Chapter 8 "Aspect-Oriented Programming" - Aspects are portions of code that have little to do with the actual intent of the code. Examples are synchronization and error handling. This chapter describes how messy aspects can make code and how to separate aspects from core functionality. Good stuff....

Chapter 9 "Generators" - Describes how ideal code Generators should work. Good introduction to the topic.

Chapter 10 "Static Metaprogramming in C++" - For me this is the high point of the book. Compile time control structures such as IF<>, SWITCH<>, DO<> and WHILE<> are introduced. These can be used to generate configurable types as shown in later chapters. These structures are difficult to debug but if used conservatively are very powerful!
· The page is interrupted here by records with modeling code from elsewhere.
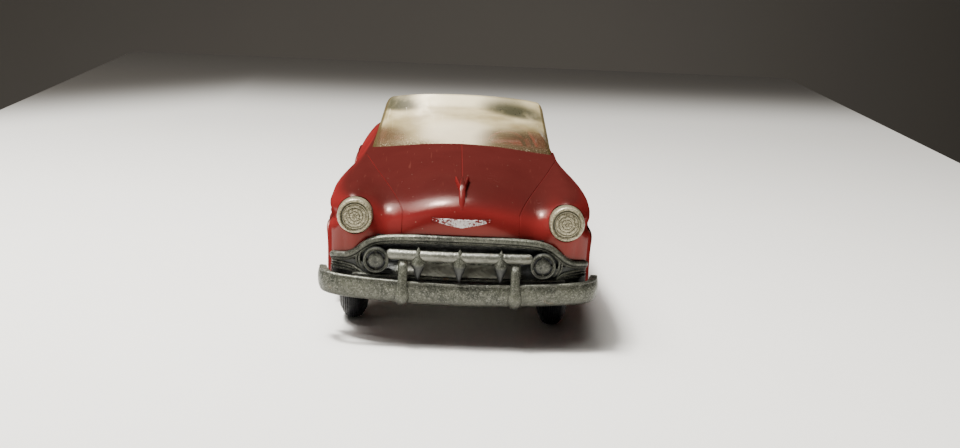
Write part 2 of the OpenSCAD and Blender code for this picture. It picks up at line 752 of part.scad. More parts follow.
// Crowned tyre: how far in from its outer radius, and how wide there as a share of the tyre
crown = [[0, 0.2], [0.2, 0.42], [0.6, 0.57], [1.4, 0.73], [2.4, 0.87], [3.6, 0.98], [4.6, 1], [5.1, 0.95]];
groove_w = 0.5;
groove_deep = 0.45;
module tyre(x, y) {
    h = tyre_w / 2;
    side = [for (c = crown) [tyre_r - c[0], h * c[1]]];
    last = len(side) - 1;
    color([0.1, 0.1, 0.1]) translate([x, y, tyre_r]) rotate([0, 90, 0]) rotate_extrude() difference() {
        polygon(concat(
            [[rim_r, h * 0.9]],
            [for (i = [last : -1 : 0]) side[i]],
            [for (i = [0 : last]) [side[i][0], -side[i][1]]],
            [[rim_r, -h * 0.9]]
        ));
        for (k = [-1.5 : 1 : 1.5])
            translate([tyre_r - groove_deep - 0.1 * k * k, k * 0.95 - groove_w / 2]) square([1, groove_w]);
    }
}

front_x = front_track / 2;
rear_x = rear_track / 2;
module front_wheel_left() { wheel_disc(front_axle_slide + front_x, front_y, 1); }
module front_wheel_right() { wheel_disc(front_axle_slide - front_x, front_y, -1); }
module front_tyre_left() { tyre(front_axle_slide + front_x, front_y); }
module front_tyre_right() { tyre(front_axle_slide - front_x, front_y); }
module rear_wheel_left() { wheel_disc(rear_x, rear_y, 1); }
module rear_wheel_right() { wheel_disc(-rear_x, rear_y, -1); }
module rear_tyre_left() { tyre(rear_x, rear_y); }
module rear_tyre_right() { tyre(-rear_x, rear_y); }

body_shell();
windscreen();
grille();
front_bumper();
rear_bumper();
headlamp_left();
headlamp_right();
tail_lamp_left();
tail_lamp_right();
interior_tub();
front_seat();
rear_seat();
dashboard();
steering_column();
steering_wheel();
chassis_plate();
chassis_screws();
motor_frame_left();
motor_frame_right();
motor_pillars();
motor_rivets();
front_axle();
front_wheel_left();
front_wheel_right();
front_tyre_left();
front_tyre_right();
rear_axle();
rear_wheel_left();
rear_wheel_right();
rear_tyre_left();
rear_tyre_right();
drive_gear();
idler_shaft();
idler_gear();
flywheel_shaft();
flywheel_pinion();
flywheel();
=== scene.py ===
"""Visual model of a friction-drive toy convertible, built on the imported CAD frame.

Shapes are worked out in millimetres in the part's own frame (X across, Y front to back, Z up) and
made in metres by mesh_object().
"""
import json
import math
import bpy
import numpy as np
from mathutils import Matrix, Vector
from mathutils.bvhtree import BVHTree


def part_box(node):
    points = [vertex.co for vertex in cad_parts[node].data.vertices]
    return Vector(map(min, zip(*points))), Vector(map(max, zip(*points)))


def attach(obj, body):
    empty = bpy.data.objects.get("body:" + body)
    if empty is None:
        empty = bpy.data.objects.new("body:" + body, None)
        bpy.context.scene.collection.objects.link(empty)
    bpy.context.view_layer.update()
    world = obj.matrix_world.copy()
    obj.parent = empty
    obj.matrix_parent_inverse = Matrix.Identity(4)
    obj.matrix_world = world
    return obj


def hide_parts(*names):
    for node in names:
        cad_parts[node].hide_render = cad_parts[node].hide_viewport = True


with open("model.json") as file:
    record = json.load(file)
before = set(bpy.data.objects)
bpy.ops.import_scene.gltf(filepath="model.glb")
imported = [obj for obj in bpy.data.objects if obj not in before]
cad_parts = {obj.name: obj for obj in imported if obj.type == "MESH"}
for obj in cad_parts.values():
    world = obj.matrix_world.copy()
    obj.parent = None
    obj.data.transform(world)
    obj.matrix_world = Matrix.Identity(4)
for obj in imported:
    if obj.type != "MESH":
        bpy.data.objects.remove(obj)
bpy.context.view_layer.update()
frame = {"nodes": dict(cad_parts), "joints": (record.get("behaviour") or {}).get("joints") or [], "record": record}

MM = 0.001


# ---- mesh helpers -------------------------------------------------------------------------------

def mesh_object(name, verts, faces, sharp=40):
    """A mesh object from points in millimetres, smooth but for edges sharper than the angle."""
    mesh = bpy.data.meshes.new(name)
    mesh.from_pydata((np.asarray(verts, float) * MM).tolist(), [], [list(map(int, f)) for f in faces])
    mesh.validate()
    mesh.polygons.foreach_set("use_smooth", [True] * len(mesh.polygons))
    mesh.set_sharp_from_angle(angle=math.radians(sharp))
    mesh.update()
    obj = bpy.data.objects.new(name, mesh)
    bpy.context.scene.collection.objects.link(obj)
    return obj


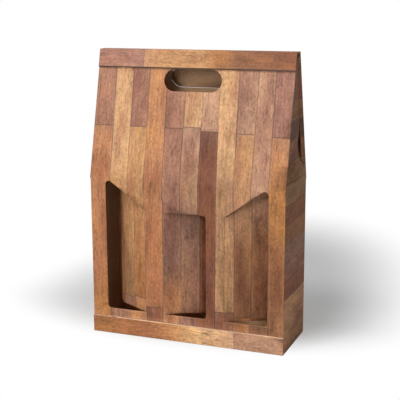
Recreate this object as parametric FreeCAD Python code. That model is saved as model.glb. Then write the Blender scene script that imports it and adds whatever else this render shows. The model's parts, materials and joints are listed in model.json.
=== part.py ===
import FreeCAD, Part
import math
import os

# Carry carton for three bottles, folded from one sheet of fine corrugated board.
# The lower half is an upright box with three windows in its front. Above the shoulder
# crease the front and back lean together to a narrow ridge with a hand hole through both.
# X runs along the width, -Y faces the front, +Z is up, and the carton stands on Z = 0.

# Overall sizes, in millimetres
width = 255.0
body_depth = 90.4
shoulder_height = 203.0
total_height = 360.0
ridge_width = 16.0

# The board and the play left at loose folds and cuts
board = 1.6
fold_play = 0.2
cut_play = 0.4

# Glued lip of the bottom panel, turned up over the front
lip_height = 23.0
lip_inset = 0.5

# Dust flaps inside the bottom, and the glue tab inside the left back corner
dust_flap_length = 62.0
dust_flap_corner = 14.0
glue_tab_width = 16.0
glue_tab_inset = 5.0

# Windows, each with a flap that stays hinged on one upright side
window_width = 55.0
window_sill = 33.5
window_side_margin = 21.0
window_slant_deg = 35.5
window_top_gap = 3.5
window_corner_radius = 4.8
middle_corner_radius = 4.0
left_flap_open_deg = 30.0
middle_flap_open_deg = 28.0
right_flap_open_deg = 25.0

# Hand hole through the front, and the pressed-out hole and flap in the back
hand_hole_length = 75.0
hand_hole_height = 27.6
back_hole_length = 81.5
back_hole_height = 26.0
grip_flap_open_deg = 3.0

# Closing flap: a strip over the ridge with a band that hangs over the front
band_height = 22.6

# End panels above the shoulder, folded inwards behind the side tabs of the roof
end_lean_deg = 6.5
end_panel_gap = 3.0
tab_fold_deg = 92.0
tab_top_notch = 2.6
back_tab_start = 17.0
back_tab_width = 14.0
back_tab_bevel = 13.0
front_tab_start = 30.0
front_tab_width = 40.0
front_tab_bevel = 12.0

half_width = width / 2
overall_depth = body_depth + board
front_y = -overall_depth / 2 + board
back_y = overall_depth / 2
ridge_front_y = -ridge_width / 2
ridge_back_y = ridge_width / 2
UP = FreeCAD.Vector(0, 0, 1)
ALONG_X = FreeCAD.Vector(1, 0, 0)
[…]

Chapter 11 "Intentional Programming" - A description of Microsoft's Intentional Programming environment. IP is the ideal GP development environment that allows library designers to enhance the main IDE with domain specific libraries. Developers interact directly with the source parse trees that are rendered to the IDE in a domain specific manner. The description is interesting but the IP Software is potential Vaporware and I'm kinda sick of reading about MS development tools that will change the world (C# anyone????)

Chapter 12-14 - The final chapters describe how to build template class generators that allow the application programming to specify functionality as a template parameter and the generator will build the type. It's as close to GP as we can get today. A list container class, bank account class and a highly optimized matrix library are designed using the GP methodology. It's nice to see the authors actually practicing what they preach.
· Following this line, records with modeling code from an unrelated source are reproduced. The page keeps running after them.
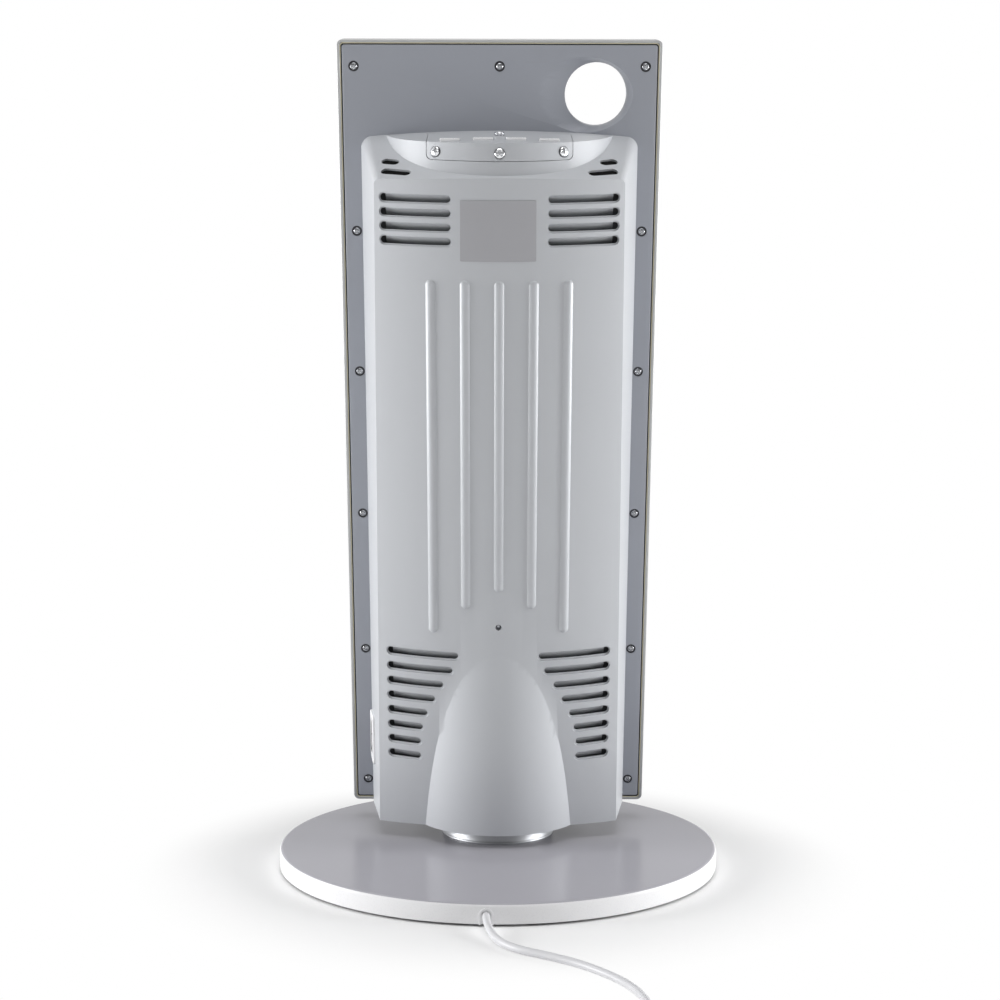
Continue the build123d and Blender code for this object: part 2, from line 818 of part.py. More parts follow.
bracket_sheet = 1.2
lower_bracket_s = window_bottom - 1 - bracket_sheet
upper_bracket_s = window_top + 1
with BuildPart() as reflector_ends:
    for end_s in (lower_bracket_s, upper_bracket_s):
        with BuildSketch(level(end_s)):
            with BuildLine():
                end_arc = trough_outline(sheet)
                Line(end_arc @ 0, end_arc @ 1)
            make_face()
            with Locations((-tube_x, -tube_t), (tube_x, -tube_t)):
                Circle(3, mode=Mode.SUBTRACT)
        extrude(amount=bracket_sheet)
save(reflector_ends, "reflector_ends")

cap_length = 24.0
cap_bore_depth = 11.0
lower_cap_s = window_bottom - 1
upper_cap_s = window_top + 1 - cap_length
with BuildPart() as ceramic_caps:
    for cap_s, bore_s in (
        (lower_cap_s, lower_cap_s + cap_length - cap_bore_depth),
        (upper_cap_s, upper_cap_s),
    ):
        with BuildSketch(level(cap_s)):
            with Locations((-tube_x, -tube_t), (tube_x, -tube_t)):
                Circle(9)
        extrude(amount=cap_length)
        with BuildSketch(level(bore_s)):
            with Locations((-tube_x, -tube_t), (tube_x, -tube_t)):
                Circle(tube_radius + running_gap)
        extrude(amount=cap_bore_depth, mode=Mode.SUBTRACT)
save(ceramic_caps, "ceramic_caps")

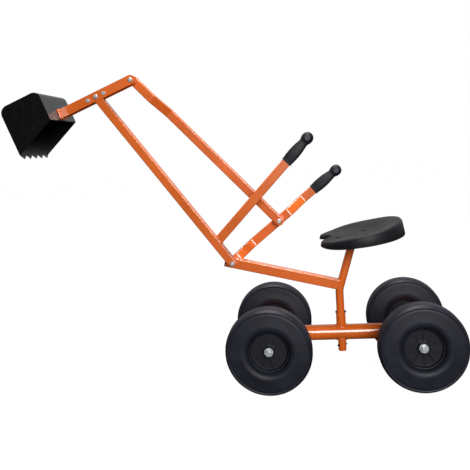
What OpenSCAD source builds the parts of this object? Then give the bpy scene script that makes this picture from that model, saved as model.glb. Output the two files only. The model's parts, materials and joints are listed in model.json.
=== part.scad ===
// Ride-on sand digger: four-wheeled chassis, swivelling seat post and arm,
// and a hand-worked boom, dipper stick and bucket.
// Millimetres. X runs from the bucket (-) to the rear wheels (+), Y across, Z up.
// The origin is on the ground under the swivel axis.

/* [Wheels] */
// Outside diameter of a wheel
wheel_d = 225; // [180:1:280]
// Width of a wheel across the tyre
wheel_w = 60; // [40:1:80]
// Distance between the left and right wheel centres
track = 300; // [240:1:400]
// Distance between the front and rear axles
wheelbase = 388; // [320:1:460]
// Diameter of the hub's outer rim
hub_d = 104; // [80:1:130]
// Number of ribs on each side of a hub
hub_ribs = 10; // [5:1:16]
// Diameter of the axle rods
axle_d = 12; // [10:0.5:16]

/* [Chassis] */
// Diameter of the chassis beam and the cross tubes
beam_d = 42; // [34:1:50]
// Wall thickness of the round tubes
round_wall = 1.6; // [1.2:0.1:3]
// Outside diameter of the swivel sleeve
sleeve_d = 26; // [24:0.5:34]
// Height of the top edge of the swivel sleeve above the ground
sleeve_top = 165; // [150:1:190]

/* [Seat post and arm] */
// Outside diameter of the seat post
post_d = 22; // [18:0.5:24]
// Height of the lower end of the seat post above the ground
post_foot = 61; // [30:1:75]
// Height above the ground where the seat post bends
post_bend = 232; // [220:1:280]
// Rearward lean of the upper part of the seat post
post_lean = 18; // [0:1:30]
// Outside width of the square arm
arm_size = 28; // [25:0.5:35]
// Upward slope of the arm
arm_slope = 13.9; // [5:0.1:25]
// Rearward tilt of the seat
seat_tilt = 7; // [0:1:15]

/* [Boom and levers] */
// Distance of the main pivot ahead of the swivel axis
pivot_reach = 289.4; // [240:0.2:340]
// Height of the main pivot above the ground
pivot_z = 321.5; // [280:0.5:360]
// Outside width of the square lever and rod tubes
tube = 25; // [20:0.5:30]
// Outside width of the square boom tube
boom_size = 24; // [20:0.5:26]
// Wall thickness of the square tubes
tube_wall = 1.5; // [1:0.1:2.5]
// Length of the boom between its pivots
boom_len = 599; // [500:1:700]
// Angle of the boom above the rearward horizontal
boom_angle = 126.25; // [110:0.25:140]
// Angle of the left lever above the rearward horizontal
left_angle = 46; // [40:0.5:60]
// Distance along the boom from the main pivot to the left lever
left_root = 72; // [60:1:120]
// Length of the left lever from the boom's centre line to its grip
left_len = 296; // [250:1:340]
// Angle of the right lever above the rearward horizontal
right_angle = 38; // [30:0.5:50]
// Length of the right lever from the main pivot to its grip
right_len = 296; // [270:1:340]
// Distance from the main pivot to the rod's pivot on the right lever
rod_root = 167.2; // [130:0.2:190]
// Sideways step of each offset in the right lever and the rod
jog = 45; // [30:1:60]

/* [Dipper stick and bucket] */
// Angle of the dipper stick above the rearward horizontal
stick_angle = 21.6; // [10:0.1:35]
// Length of the dipper stick behind its pivot
stick_tail = 108.3; // [80:0.1:130]
// Length of the dipper stick ahead of its pivot
stick_nose = 117; // [100:1:140]
// Height of the dipper stick channel
stick_h = 26; // [24:0.5:32]
// Outside width of the bucket
bucket_w = 190; // [150:1:240]
// Depth of the bucket from its back sheet to its front sheet
bucket_depth = 120; // [90:1:150]
// Thickness of the bucket and stick sheet
sheet = 1.5; // [1:0.1:2.5]
// Number of bucket teeth
teeth = 5; // [3:1:8]

/* [Hidden] */
$fn = 48;
// Radial running clearance of every bolt, rod and sleeve that turns
run_gap = 0.06;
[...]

Aside from the overly academic feel to the book and touting Microsoft fantasy-ware (which may become available... who knows?) this book offers much food for thought for system designers and C++ library implementers. The template tricks described are difficult to debug but with a little luck future compilers will provide better support for this style of compile time design. I look forward to the 2nd or 3rd edition of this book when this stuff matures.